On Friday morning, just outside the pavilion at Switchyard Park, Bloomington mayor John Hamilton and city council president Jim Sims undraped a new logo on the fire department’s Engine 5.
The new design features the numeral “1” and the phrase “ISO Class,” to highlight the Bloomington fire department’s recent score of 1, awarded by Insurance Service Office, Inc. (ISO).
That’s the top score on a 10-point scale, which is based on: the fire department’s equipment, staffing, training, and geographic distribution of stations (50%); water supply (40%); and emergency communications (10%).
Fire chief Jason Moore noted that the truck used for the unveiling is the oldest in the department’s fleet. But it’s not that old—it was purchased in 2016 and delivered in 2017.
Replacement of fire apparatus has been one of the investments made with revenue from the public safety local income tax, which was authorized in 2016.
Up-to-date fire trucks are one of factors feeding into the ISO score.
Before this year’s designation, Bloomington’s fire department was rated 2. Five years ago, Bloomington’s department had a score of 3.
In 2020, out of 39,850 fire departments nationwide, just 388, less than 1 percent, had an ISO rating of 1.
The news of Bloomington’s new top rating came in a release issued by the mayor’s office in mid-September.
But the new rating was not a surprise. At his Aug. 24 departmental budget hearing in front of the city council, fire chief Moore told councilmembers that ISO had completed its review this year, and the department was expecting to be notified soon about its score.
Moore told the city council in August, “We’re approaching the window that they gave where they would make a decision. After our discussions, they told us that we should be happy with it, but they will not tell us exactly what that score is.”

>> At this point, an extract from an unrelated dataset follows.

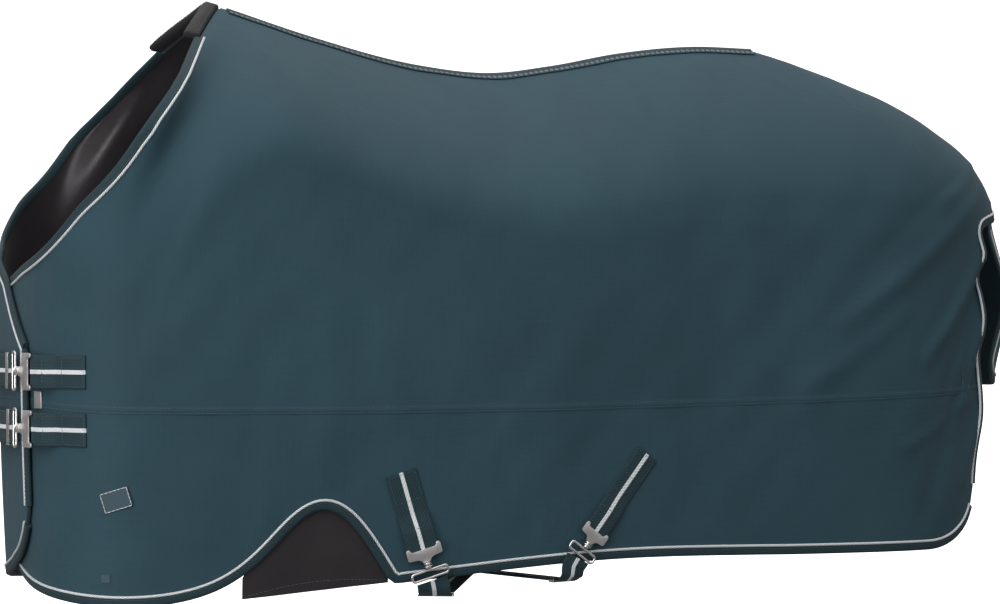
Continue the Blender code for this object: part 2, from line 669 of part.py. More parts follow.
def make_chest():
    """Two chest fastenings: near patch strap, fastener, and the cross strap sewn on the right flap."""
    width = CHEST_STRAP_WIDTH
    flat = SHELL_OUT + GAP
    clear = FLAP_LIFT + BINDING + STUD_RADIUS + 2 * GAP
    up = np.array([0, 0, 1.0])
    for name, height in CHEST_STRAP_HEIGHTS.items():
        seat = patch(f"chest_{name}_patch_strap", [(0.70, height), (0.44, height)], width, "left", flat,
                     clear - WEBBING - PLATE / 2 - GAP)
        end, way, _ = seat
        direction = way * [0.6, 1, 0]
        direction /= np.linalg.norm(direction)
        normal = np.cross(up, direction)
        seat = (end + normal * 2 * GAP, direction, normal)
        begin = fastener(f"chest_{name}", "chest", seat, width, CHEST_PLATE_LENGTH)
        controls = [(begin + direction * (GAP + d), up) for d in STRAIGHT]
        adjuster(f"chest_{name}", begin + direction * ADJUSTER_PLACE, direction, normal, width)
        for s in np.arange(0.14, 0.73, 0.04):
            spot, _, out = surface_frame(s, height, "right")
            sewn = flap_lift(s) + flat + 4 * GAP + WEBBING / 2
            loose = np.interp(s, [0.14, 0.42], [clear + 0.004, sewn])
            controls.append((spot + out * max(loose, sewn), up))
        strap_along(f"chest_{name}_cross_strap", controls, 40, width)
    middle = sum(CHEST_STRAP_HEIGHTS.values()) / 2
    side = (CHEST_STRAP_HEIGHTS["upper"] - CHEST_STRAP_HEIGHTS["lower"] - width) / 2 - 0.005
    point, along, out = surface_frame(0.425, middle)
    clasp = add("chest_clasp_plate", box_mesh("clasp", (-0.013, -side, 0), (0.013, side, PLATE)), "metal")
    place_at(clasp, point + out * flat, -along, out)


def make_surcingles():
    """Patch straps on both sides, and two belly straps that cross from left to right."""
    widths = {"front": FRONT_STRAP_WIDTH, "rear": REAR_STRAP_WIDTH}
    flat = SHELL_OUT + GAP
    clear = BINDING + STUD_RADIUS + 2 * GAP
    starts, ends = {}, {}
    for name, spots in SURCINGLES.items():
        places = [(1 + x - FRONT_X, z) for x, z in spots]
        width = widths[name]
        near = patch(f"surcingle_{name}_patch_left", places, width, "left", flat,
                     clear - WEBBING - PLATE / 2 - GAP)
        far = patch(f"surcingle_{name}_patch_right", places, width, "right", flat, BINDING + 6 * GAP)
        begin = fastener(f"belly_{name}", "belly", near, width, BELLY_PLATE_LENGTH)
        starts[name] = (begin, near[1], np.cross(near[2], near[1]))
        end, way, out = far
        ends[name] = (end - out * WEBBING / 2 + way * GAP * 2, way, np.cross(way, out))
    for name, other in (("front", "rear"), ("rear", "front")):
        begin, way, first_across = starts[name]
        end, far_way, last_across = ends[other]
        inward = (end - begin) * [1, 1, 0]
        inward /= np.linalg.norm(inward)
        flat_across = np.cross([0, 0, 1.0], inward)
        first_across = first_across * np.sign(first_across @ flat_across)
        last_across = last_across * np.sign(last_across @ flat_across)
        sag = np.array([0, 0, BELLY_SAG[name]])
        turn = (begin + way * 0.012 + inward * 0.012) * [1, 1, 0] + sag
        far_turn = (end + far_way * 0.06 - inward * 0.012) * [1, 1, 0] + sag
        controls = [(begin + way * 0.003, first_across), (begin + way * 0.009 + inward * 0.001, first_across)]
        span = np.linalg.norm(far_turn - turn)
        for d in STRAIGHT + (span * 0.35, span * 0.5, span * 0.65, span * 0.85):
            controls.append((turn + inward * d, flat_across))
        out = np.cross(last_across, far_way)
        out = out * np.sign(out[1])
        controls += [(far_turn, flat_across), (end + far_way * 0.042 + out * 0.006, last_across),
                     (end + far_way * 0.02 + out * 0.002, last_across), (end, last_across)]
        adjuster(f"belly_{name}", turn + inward * ADJUSTER_PLACE, inward, np.array([0, 0, -1.0]), widths[name])
        strap_along(f"belly_strap_{name}", controls, 52, widths[name])


def make_labels():
    point, along, out = surface_frame(0.80, -0.658)
    label = add("label", box_mesh("label", (-0.022, -0.015, 0), (0.022, 0.015, 0.001)), "label")
    place_at(label, point + out * (SHELL_OUT + 0.0004), along + np.array([0, 0, 0.3]), out)
    point, along, out = surface_frame(0.76, -0.775)
    tag = add("size_tag", box_mesh("tag", (-0.007, -0.006, 0), (0.007, 0.006, 0.001)), "label")
    place_at(tag, point + out * (SHELL_OUT + GAP), along, out)


def main():
    halves = {side: make_cloth(side) for side in ("left", "right")}
    make_wither_pad(halves)
    make_spine_tape(halves)
    for side in halves:
        make_gusset(side)
    make_tail_flap(halves)
    make_chest()
    make_surcingles()
    make_labels()


main()
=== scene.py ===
"""Looks of the turnout rug: fine cloth, bindings, piping, webbing, stitching and metal over the CAD frame."""
import math

import bmesh
import bpy
import numpy as np
from mathutils import Matrix, Vector


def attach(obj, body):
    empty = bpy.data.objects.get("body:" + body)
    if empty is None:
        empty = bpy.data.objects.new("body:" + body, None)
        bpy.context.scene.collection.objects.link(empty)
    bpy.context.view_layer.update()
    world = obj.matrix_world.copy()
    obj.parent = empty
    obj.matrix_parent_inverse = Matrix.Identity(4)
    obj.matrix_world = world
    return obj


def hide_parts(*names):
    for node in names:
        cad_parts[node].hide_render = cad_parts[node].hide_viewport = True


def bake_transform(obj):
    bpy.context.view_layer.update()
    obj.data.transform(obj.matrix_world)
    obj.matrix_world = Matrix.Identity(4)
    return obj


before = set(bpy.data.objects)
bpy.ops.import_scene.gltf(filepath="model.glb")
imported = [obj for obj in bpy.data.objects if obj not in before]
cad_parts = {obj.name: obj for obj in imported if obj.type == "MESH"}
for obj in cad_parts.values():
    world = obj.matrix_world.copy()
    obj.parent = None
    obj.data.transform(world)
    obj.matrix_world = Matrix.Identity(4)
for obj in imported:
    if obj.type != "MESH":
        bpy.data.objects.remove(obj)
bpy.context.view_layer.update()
SIDES = ("left", "right")
BODY = "rug"  # the body that carries all the cloth but the tail flap
MIRROR, ON_RIDGE, IN_PLAN, UP = (np.array(v) for v in ([1, -1, 1], [1, 0, 1], [1, 1, 0], [0, 0, 1.0]))

# ---- The cloth's surface: the same driving values and curves as the CAD model ----------
FRONT_X, REAR_X = -0.515, 0.46
CHEST_REACH, RUMP_REACH = 0.262, 0.415
HALF_WIDTH, RUMP_HALF_WIDTH = 0.32, 0.28
CHEST_SQUARENESS, RUMP_SQUARENESS = 3.2, 2.2
SPINE = [(-0.515, 0.115), (-0.45, 0.096), (-0.304, 0.052), (-0.123, 0.010), (0.0, 0.0), (0.107, 0.014),
         (0.228, 0.038), (0.357, 0.052), (0.46, 0.051)]
ROOF_DROP = [(-0.515, 0.21), (0.0, 0.26), (0.46, 0.30)]
ROOF_ROUNDNESS = [(-0.515, 1.6), (0.0, 1.8), (0.46, 2.4)]
NECK_EDGE = [(0.0, -0.335), (0.19, -0.305), (0.65, -0.215), (0.87, -0.118), (0.955, -0.035), (1.0, 0.035)]
NECK_TOP_HALF_WIDTH, LEFT_NECK_DROP = 0.143, 0.030
SEAM_HEIGHT, SEAM_SAG = -0.508, 0.02
HEM = [(-0.1, -0.762), (0.15, -0.785), (0.5, -0.802), (1.0, -0.806), (1.2, -0.79), (1.6, -0.758),
       (1.975, -0.760), (2.5, -0.762)]
REAR_EDGE_ANGLE, REAR_CORNER = 40.0, 0.09
ARCH_CENTRE_X, ARCH_HALF_WIDTH, ARCH_HEIGHT, ARCH_STEPS = -0.372, 0.121, 0.130, 6
SPINE_FRONT_X = ARCH_CENTRE_X - ARCH_HALF_WIDTH + 2 * ARCH_HALF_WIDTH / ARCH_STEPS
FIRST = {"left": -0.10, "right": -0.33}
FLAP_DROP = 0.10
LINING, SHELL, BINDING_WIDTH, BINDING, WEBBING, GAP = 0.002, 0.004, 0.008, 0.0075, 0.0025, 0.0003
SHELL_IN = LINING + GAP
SHELL_OUT = SHELL_IN + SHELL
FLAP_LIFT = BINDING + 5 * GAP
SIDE_LENGTH, REAR_TURN = REAR_X - FRONT_X, 0.5
END = 1 + SIDE_LENGTH + REAR_TURN
TAIL_FLAP_ANGLE, TAIL_FLAP_DROP, TAIL_FLAP_STANDOFF = 30.0, 0.25, 0.026
UPPER_ROWS, LOWER_ROWS = 60, 30
FRONT_COLUMNS, SIDE_COLUMNS, REAR_COLUMNS = 60, 120, 44


def through(points, at):
    """A smooth curve (cubic Hermite with mean slopes) through points, read at one place."""
    xs, ys = np.array(points, float).T
    slopes = np.gradient(ys, xs)
    i = int(np.clip(np.searchsorted(xs, at) - 1, 0, len(xs) - 2))
    h = xs[i + 1] - xs[i]
    t = float(np.clip((at - xs[i]) / h, 0, 1))
    a, b = (2 * t**3 - 3 * t**2 + 1), (t**3 - 2 * t**2 + t)
    c, d = (-2 * t**3 + 3 * t**2), (t**3 - t**2)
    return a * ys[i] + b * h * slopes[i] + c * ys[i + 1] + d * h * slopes[i + 1]


def clamp(value, low=0.0, high=1.0):
    return min(max(value, low), high)


def ease(t):
    t = np.clip(t, 0, 1)
    return t * t * (3 - 2 * t)


def share(depth, roundness):
    """Share of the full width that the roof has at a depth of 0 to 1. depth_at is its inverse."""
    return 1 - (1 - clamp(depth)) ** roundness


def depth_at(width, roundness):
    return 1 - (1 - min(width, 1.0)) ** (1 / roundness)


def chest_plan(m):
    angle = math.radians(90) * abs(m) ** (CHEST_SQUARENESS / 2)
    x = FRONT_X - CHEST_REACH * math.cos(angle) ** (2 / CHEST_SQUARENESS)
    return x, math.copysign(HALF_WIDTH * math.sin(angle) ** (2 / CHEST_SQUARENESS), m)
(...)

Moore told the council that based on the math behind the scores, he knew the department would not lose any ground.” He was at the time optimistic. “I do anticipate an improved rating,” he said.

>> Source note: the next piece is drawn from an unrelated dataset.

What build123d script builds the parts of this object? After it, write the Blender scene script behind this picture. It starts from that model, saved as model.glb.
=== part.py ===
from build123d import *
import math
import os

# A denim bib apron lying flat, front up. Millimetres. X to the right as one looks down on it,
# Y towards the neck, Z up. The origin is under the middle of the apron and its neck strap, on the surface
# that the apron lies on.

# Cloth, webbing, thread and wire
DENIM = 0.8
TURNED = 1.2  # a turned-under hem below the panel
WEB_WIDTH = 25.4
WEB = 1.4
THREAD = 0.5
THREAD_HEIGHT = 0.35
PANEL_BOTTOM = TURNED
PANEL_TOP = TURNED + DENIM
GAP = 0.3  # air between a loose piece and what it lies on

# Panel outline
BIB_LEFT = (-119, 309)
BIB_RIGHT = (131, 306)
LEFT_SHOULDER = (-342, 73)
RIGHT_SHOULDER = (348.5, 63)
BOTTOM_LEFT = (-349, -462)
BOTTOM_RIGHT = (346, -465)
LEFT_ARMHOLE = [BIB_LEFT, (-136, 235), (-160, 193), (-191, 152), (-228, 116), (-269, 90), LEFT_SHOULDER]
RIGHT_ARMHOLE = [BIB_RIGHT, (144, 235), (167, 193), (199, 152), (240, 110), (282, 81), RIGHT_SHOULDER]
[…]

In addition to a few dozen firefighters, several city department heads attended Friday morning’s ceremony. Among them was Vic Kelson, director of Bloomington utilities. Getting a mention during mayor Hamilton’s remarks were the more than 3,000 city fire hydrants that provide the water supply that’s crucial to fire protection.
Moore’s remarks focused on the good outcomes that the score reflects, more than the ISO score itself. He highlighted the department’s 10 rescues and zero fire fatalities over the last four years.

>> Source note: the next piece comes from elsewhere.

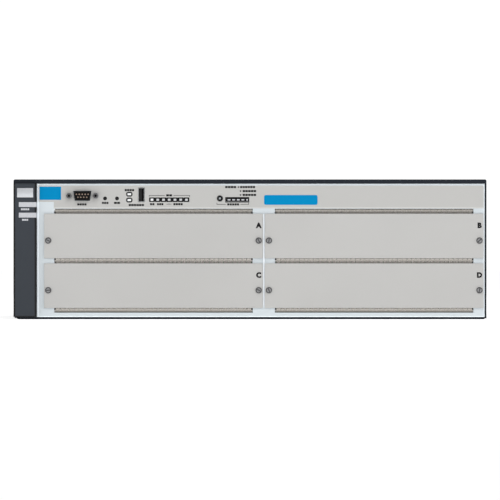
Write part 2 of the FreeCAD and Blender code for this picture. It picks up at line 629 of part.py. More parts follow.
def make_usb_port():
    """The upright USB socket: folded shell and its tongue."""
    x, z = strip_place("usb_in", "usb_drop")
    back = f"({FRONT} + 13.5)"
    inner = ("(usb_wide - 2*usb_wall)", "(usb_high - 2*usb_wall)")
    shell = new_body("usb_port_shell")
    add(shell, "XZ_Plane", f"{FRONT} - 0.5", back, middle_box(x, z, "usb_wide", "usb_high"))
    cut(shell, "XZ_Plane", f"{FRONT} - 0.5", f"{back} - usb_wall", middle_box(x, z, *inner))
    node("usb_port_shell", shell)
    tongue = new_body("usb_port_tongue")
    add(tongue, "XZ_Plane", f"{FRONT} + 1", f"{back} - usb_wall",
        middle_box(f"({x} - 0.7)", z, "1.9", "11"))
    add(tongue, "XZ_Plane", f"{back} - usb_wall - 3", f"{back} - usb_wall",
                     middle_box(x, z, *inner))
    node("usb_port_tongue", tongue)


def make_light_pipes():
    """Clear mouldings that bring the lights of the control board to the strip."""
    face = f"({FRONT} - film_thick)"
    behind = f"({PANEL_BACK} + 5)"
    x, z = strip_place("test_in", "test_drop")
    test = new_body("self_test_lights")
    add(test, "XZ_Plane", face, behind,
        *[middle_box(x, f"({z} - {step}*test_pitch)", "(light_wide - 0.1)", "(light_tall - 0.1)")
          for step in (0, 1)])
    add(test, "XZ_Plane", behind, f"{FRONT} + board_start + 3",
                   box(f"{x} - light_wide/2", BOARD_TOP, f"{x} + light_wide/2", f"{z} + light_tall/2"))
    node("self_test_lights", test)

    x, z = strip_place("status_in", "status_drop")
    status = new_body("status_lights")
    first = add(status, "XZ_Plane", face, behind,
                middle_box(x, z, "(0.7*light_wide - 0.1)", "(light_tall - 0.1)"))
    row_of(status, [first], "X_Axis", "status_pitch", "7")
    add(status, "XZ_Plane", behind, f"{FRONT} + board_start + 3",
                     box(f"{x} - light_wide/2", BOARD_TOP,
                         f"{x} + 6*status_pitch + light_wide/2", f"{z} + light_tall/2"))
    node("status_lights", status)

    x, z = strip_place("window_in", "window_drop")
    window = new_body("mode_light_window")
    add(window, "XZ_Plane", face, behind, middle_box(x, z, "(window_wide - 0.1)", "(window_high - 0.1)"))
    add(window, "XZ_Plane", behind, f"{FRONT} + board_start + 3",
                     box(f"{x} - window_wide/2", BOARD_TOP, f"{x} + window_wide/2", f"{z} + window_high/2"))
    node("mode_light_window", window)


def make_button(label, place, radius, proud):
    """A push button: cap through the panel, collar behind it and a stem to its switch."""
    x, z = strip_place(place, "button_drop")
    body = new_body(label, x, FRONT, z)
    post(body, "XZ_Plane", f"-({proud})", "panel_sheet + 0.02", radius, 16)
    add(body, "XZ_Plane", "panel_sheet + 0.02", "panel_sheet + 1",
        middle_box("0", "0", f"(2*{radius} + 2)", f"(2*{radius} + 2)"))
    add(body, "XZ_Plane", "panel_sheet + 1", "switch_front - button_travel - 0.1",
        middle_box("0", "0", f"(1.4*{radius})", f"(1.4*{radius})"))
    return node(label, body)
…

Also delivering remarks on Friday morning was city council president Jim Sims. He highlighted the achievement of the improved rating as the result of collaboration between the administration, the city council, the fire department and the community, framing it under the slogan: “Teamwork makes the dream work.”
The new score could have a practical benefit to property owners in Bloomington’s fire protection area, according to the city’s news release. According to the news release, the improved new rating could result in a decrease of annual insurance premiums. The news release encourages property owners to contact their insurance providers.